On Opening Your Heart (and Getting Caught in the Rain for It)

Going (read: studying) abroad can be a process-and-a-half. Even before your plane touches the asphalt of the runway and you let go of that breath that you hadn’t been aware that you were holding, so much has already happened to bring you to that moment. Filling out forms and applications, attending pre-trip meetings and orientations, booking tickets, packing furiously after procrastinating (reader, that was me), saying goodbye to family and friends, checking off boxes of things to do, finishing out your semester (if you’re doing a Maymester as I did), and even finalizing your plans for after your return.

There’s so much pervading our minds that we sometimes forget to prepare our hearts for all that we are about to experience in a space that might be completely outside of our norms and our everyday lives. This is something, I believe, that contributes to the phenomena of culture shock that so many of us experience when going abroad.

In the gardens of Neues Schloss Herrenchiemsee (photographer: Olivia Fedorshak)
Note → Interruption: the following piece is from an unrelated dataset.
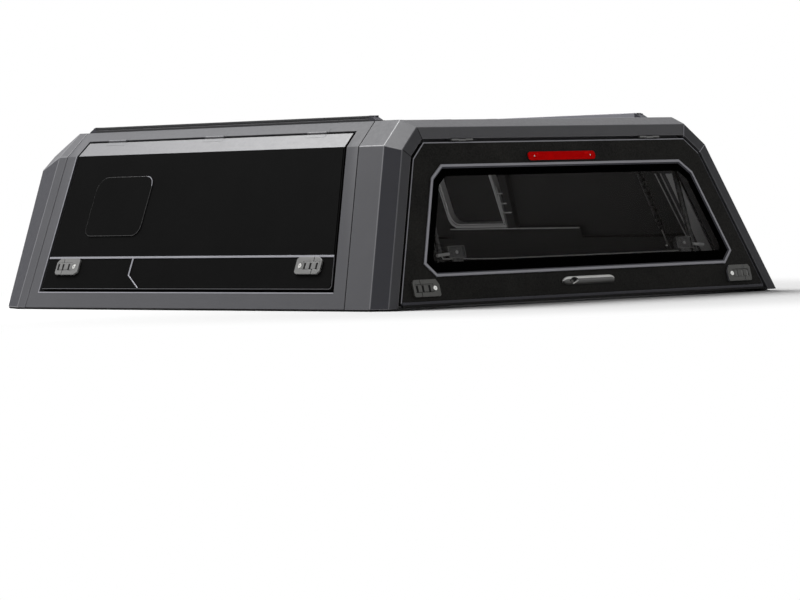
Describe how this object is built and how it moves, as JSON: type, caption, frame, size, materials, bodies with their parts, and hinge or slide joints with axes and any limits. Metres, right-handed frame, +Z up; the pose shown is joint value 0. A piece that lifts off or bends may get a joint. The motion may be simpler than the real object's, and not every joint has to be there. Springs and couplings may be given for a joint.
{
  "type": "pickup truck canopy",
  "caption": "Metal canopy for a pickup bed, with a top-hinged door on each side and a glazed top-hinged rear hatch held by gas struts.",
  "frame": {"origin": "centre of the canopy's box on the plane of the truck's rails", "axes": "+X to the right seen from behind, +Y forward towards the cab, +Z up"},
  "size_m": [1.724, 1.8794, 0.572],
  "materials": {
    "frame_paint": "fine textured powder coat, satin dark grey",
    "panel_paint": "fine textured powder coat, matte black",
    "hatch_paint": "coarse textured coat, matte black",
    "light_trim": "satin light grey",
    "lock_metal": "satin grey cast zinc",
    "dark_metal": "satin dark grey cast zinc",
    "hinge_steel": "satin",
    "strut_paint": "semi-gloss black",
    "rod_chrome": "polished",
    "rubber": "matte",
    "tinted_glass": "dark tint",
    "clear_glass": "light tint",
    "red_lens": "gloss red lens"
  },
  "bodies": {
    "canopy_frame": {"rear_top_beam": "frame_paint", "front_top_beam": "frame_paint", "rail_seal": "rubber", "front_wall": "frame_paint", "front_window_glass": "clear_glass", "front_window_seal": "rubber", "roof_panel": "frame_paint", "roof_bows": "frame_paint", "beam_hinges": "hinge_steel", "beam_brackets": "hinge_steel", "right_rear_post": "frame_paint", "left_rear_post": "frame_paint", "right_front_post": "frame_paint", "left_front_post": "frame_paint", "right_side_frame": "frame_paint", "left_side_frame": "frame_paint", "right_roof_rail": "frame_paint", "left_roof_rail": "frame_paint", "right_header_hinges": "hinge_steel", "left_header_hinges": "hinge_steel", "right_header_brackets": "hinge_steel", "left_header_brackets": "hinge_steel"},
    "right_door": {"right_door_frame": "frame_paint", "right_door_panel": "panel_paint", "right_door_trim": "light_trim", "right_cover_plate": "panel_paint", "right_lock_plates": "lock_metal", "right_door_hinges": "hinge_steel", "right_door_brackets": "hinge_steel"},
    "left_door": {"left_door_frame": "frame_paint", "left_door_panel": "panel_paint", "left_door_trim": "light_trim", "left_cover_plate": "panel_paint", "left_lock_plates": "lock_metal", "left_door_hinges": "hinge_steel", "left_door_brackets": "hinge_steel"},
    "rear_hatch": {"hatch_panel": "hatch_paint", "hatch_frame": "light_trim", "hatch_glass": "tinted_glass", "window_surround": "light_trim", "brake_light": "red_lens", "hatch_handle": "light_trim", "hatch_lock_plates": "dark_metal", "hatch_hinges": "hinge_steel", "hatch_brackets": "hinge_steel"},
    "right_strut_tubes": {"right_strut_tubes": "strut_paint"},
    "right_strut_rods": {"right_strut_rods": "rod_chrome"},
    "right_door_front_paddle": {"right_door_front_paddle": "lock_metal"},
    "right_door_rear_paddle": {"right_door_rear_paddle": "lock_metal"},
    "left_strut_tubes": {"left_strut_tubes": "strut_paint"},
    "left_strut_rods": {"left_strut_rods": "rod_chrome"},
    "left_door_front_paddle": {"left_door_front_paddle": "lock_metal"},
    "left_door_rear_paddle": {"left_door_rear_paddle": "lock_metal"},
    "hatch_strut_tubes": {"hatch_strut_tubes": "strut_paint"},
    "hatch_strut_rods": {"hatch_strut_rods": "rod_chrome"},
    "hatch_left_paddle": {"hatch_left_paddle": "dark_metal"},
    "hatch_right_paddle": {"hatch_right_paddle": "dark_metal"}
  },
  "joints": [
    {"name": "right_door_hinge", "type": "hinge", "parent": "canopy_frame", "child": "right_door", "pos_m": [0.62578, 0, 0.52777], "axis": [0, -1, 0], "range_deg": [0, 75]},
    {"name": "right_door_hinge_strut_swing", "type": "hinge", "parent": "canopy_frame", "child": "right_strut_tubes", "pos_m": [0.59159, 0.06025, 0.45767], "axis": [0, -1, 0], "range_deg": [0, 74.94]},
    {"name": "right_door_hinge_strut_slide", "type": "slide", "parent": "right_strut_tubes", "child": "right_strut_rods", "axis": [0.4868, 0, -0.8735], "range_m": [0, 0.0959]},
    {"name": "left_door_hinge", "type": "hinge", "parent": "canopy_frame", "child": "left_door", "pos_m": [-0.62578, 0, 0.52777], "axis": [0, 1, 0], "range_deg": [0, 75]},
    {"name": "left_door_hinge_strut_swing", "type": "hinge", "parent": "canopy_frame", "child": "left_strut_tubes", "pos_m": [-0.59159, 0.06025, 0.45767], "axis": [0, 1, 0], "range_deg": [0, 74.94]},
    {"name": "left_door_hinge_strut_slide", "type": "slide", "parent": "left_strut_tubes", "child": "left_strut_rods", "axis": [-0.4868, 0, -0.8735], "range_m": [0, 0.0959]},
    {"name": "hatch_hinge", "type": "hinge", "parent": "canopy_frame", "child": "rear_hatch", "pos_m": [0, -0.81616, 0.4935], "axis": [-1, 0, 0], "range_deg": [0, 80]},
    {"name": "hatch_hinge_strut_swing", "type": "hinge", "parent": "canopy_frame", "child": "hatch_strut_tubes", "pos_m": [0, -0.76888, 0.43146], "axis": [-1, 0, 0], "range_deg": [0, 79.65]},
    {"name": "hatch_hinge_strut_slide", "type": "slide", "parent": "hatch_strut_tubes", "child": "hatch_strut_rods", "axis": [0, -0.2902, -0.957], "range_m": [0, 0.1011]},
    {"name": "right_door_front_paddle_hinge", "type": "hinge", "parent": "right_door", "child": "right_door_front_paddle", "pos_m": [0.81171, 0.56505, 0.14186], "axis": [0, -1, 0], "range_deg": [0, 35]},
    {"name": "right_door_rear_paddle_hinge", "type": "hinge", "parent": "right_door", "child": "right_door_rear_paddle", "pos_m": [0.81171, -0.57433, 0.14186], "axis": [0, -1, 0], "range_deg": [0, 35]},
    {"name": "left_door_front_paddle_hinge", "type": "hinge", "parent": "left_door", "child": "left_door_front_paddle", "pos_m": [-0.81171, 0.56505, 0.14186], "axis": [0, 1, 0], "range_deg": [0, 35]},
    {"name": "left_door_rear_paddle_hinge", "type": "hinge", "parent": "left_door", "child": "left_door_rear_paddle", "pos_m": [-0.81171, -0.57433, 0.14186], "axis": [0, 1, 0], "range_deg": [0, 35]},
    {"name": "hatch_left_paddle_hinge", "type": "hinge", "parent": "rear_hatch", "child": "hatch_left_paddle", "pos_m": [-0.6755, -0.9265, 0.0708], "axis": [-1, 0, 0], "range_deg": [0, 35]},
    {"name": "hatch_right_paddle_hinge", "type": "hinge", "parent": "rear_hatch", "child": "hatch_right_paddle", "pos_m": [0.6755, -0.9265, 0.0708], "axis": [-1, 0, 0], "range_deg": [0, 35]}
  ],
  "couplings": [
    {"joint": "right_door_hinge_strut_swing", "follows": "right_door_hinge", "ratio": 0.99257},
    {"joint": "right_door_hinge_strut_slide", "follows": "right_door_hinge", "m_per_rad": 0.072489},
    {"joint": "left_door_hinge_strut_swing", "follows": "left_door_hinge", "ratio": 0.99257},
    {"joint": "left_door_hinge_strut_slide", "follows": "left_door_hinge", "m_per_rad": 0.072489},
    {"joint": "hatch_hinge_strut_swing", "follows": "hatch_hinge", "ratio": 0.9894},
    {"joint": "hatch_hinge_strut_slide", "follows": "hatch_hinge", "m_per_rad": 0.071664}
  ]
}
The type of heart preparation that I mean is opening it, cracking it, taking the lid off of it, etc. Letting it–and, by extension, your whole self–become a conduit of, for, and towards curiosity and the curious. Without curiosity, we cannot be prepared to gracefully and humanely handle those moments when we, somehow, miss our train stop and don’t realize until we find ourselves above ground on the other side of the city (true story!), when we encounter that sweet older gentleman who doesn’t speak a lick of English and has the thickest Bavarian accent you’ve ever encountered (and your own Deutsch is more than a bit stilted), when your flight from MĂĽnchen to Amsterdam is almost cancelled because, of course, the airport chose that day to do maintenance on the runways, or, truly, any time that our best-laid plans go awry.

A curious heart is the one that is ever running through the field of life, its feet scarcely fashioning an indent on the earth; the one that can smile and weep freely and in equal measure at the great and small things; the one with an ear to the ground and an eye to the sky. It allows you to be porous, to give freely of yourself and be receptive to those doing the same in turn. You become both affective and effective. You find yourself doing things that you never thought you would do with people you never thought you would know or meet–wondering around Au on a Sunday evening (when everything is closed in Deutschland) aimlessly when, suddenly, the clouds break open and, naturally, this is the one time you don’t have your trusty Regenschirm (“umbrella”) with you.

You take shelter under a tree, but it’s not doing nearly enough, and you, getting wetter by the second, know that something must be done. And, all of a sudden, the famed Mariahilfkirche (“Mariahilf Church”) seems to appear out of thin air before you. You see people filing in and realize that it is Vespers, the time for the evening service of the Latin liturgical rite. You find yourself at a crossroads: 1) you are not Catholic, but 2) you are rather soaking wet and would rather not catch pneumonia, and 3) you’ve always been curious about the vaunted solemnity of an evening religious service, regardless of denomination. It’s a split second decision that you make. And you can’t quite describe your experience. To say it was numinous seems contrived, but it would be false to say that it wasn’t a transformative, lasting experience, one that you wouldn’t trade for love nor money. And a kind parishioner gave you an umbrella to boot.

Not the Mariahilfkirche, but the also incredibly moving Frauenkirche

Things like this don’t happen if we are not willing to open ourselves and our hearts to new experiences. In English, the polysemantic fields of the word “experience” exist under that word alone. In Deutsch, however, there are two separate words for it: Erfahrung and Erlebnis. The domain of the former is in practical matters–of experience that one might have from time in school or in a certain job. The latter is in the realm of the emotional, the affective, and the transformative–watching the sun rise from a mountain peak, the serendipitously soothing feeling of sand under our feet and fingernails, or something as mundane as the smell of freshly brewed coffee and Bröt from your local Bäckerei Ziegler.

When we have certain Erlebnisse, we are taken out of our daily lives and grow as a result. But they require us to be curious, to be sensitive, and to be open to the people and spaces around us. We need only open our hearts and keep them so, in order to have the chance to partake of so much that the world can offer us, what it wants to offer us, and what we can offer it.

This sounds rather preachy and self-help bookish, so I’m going to cut myself off here! But, seriously, I’m wishing everyone an absolutely fabulous summer wherever they are, filled to bursting with moments that urge you to open your heart and, in some way, take you out of your own life, however briefly.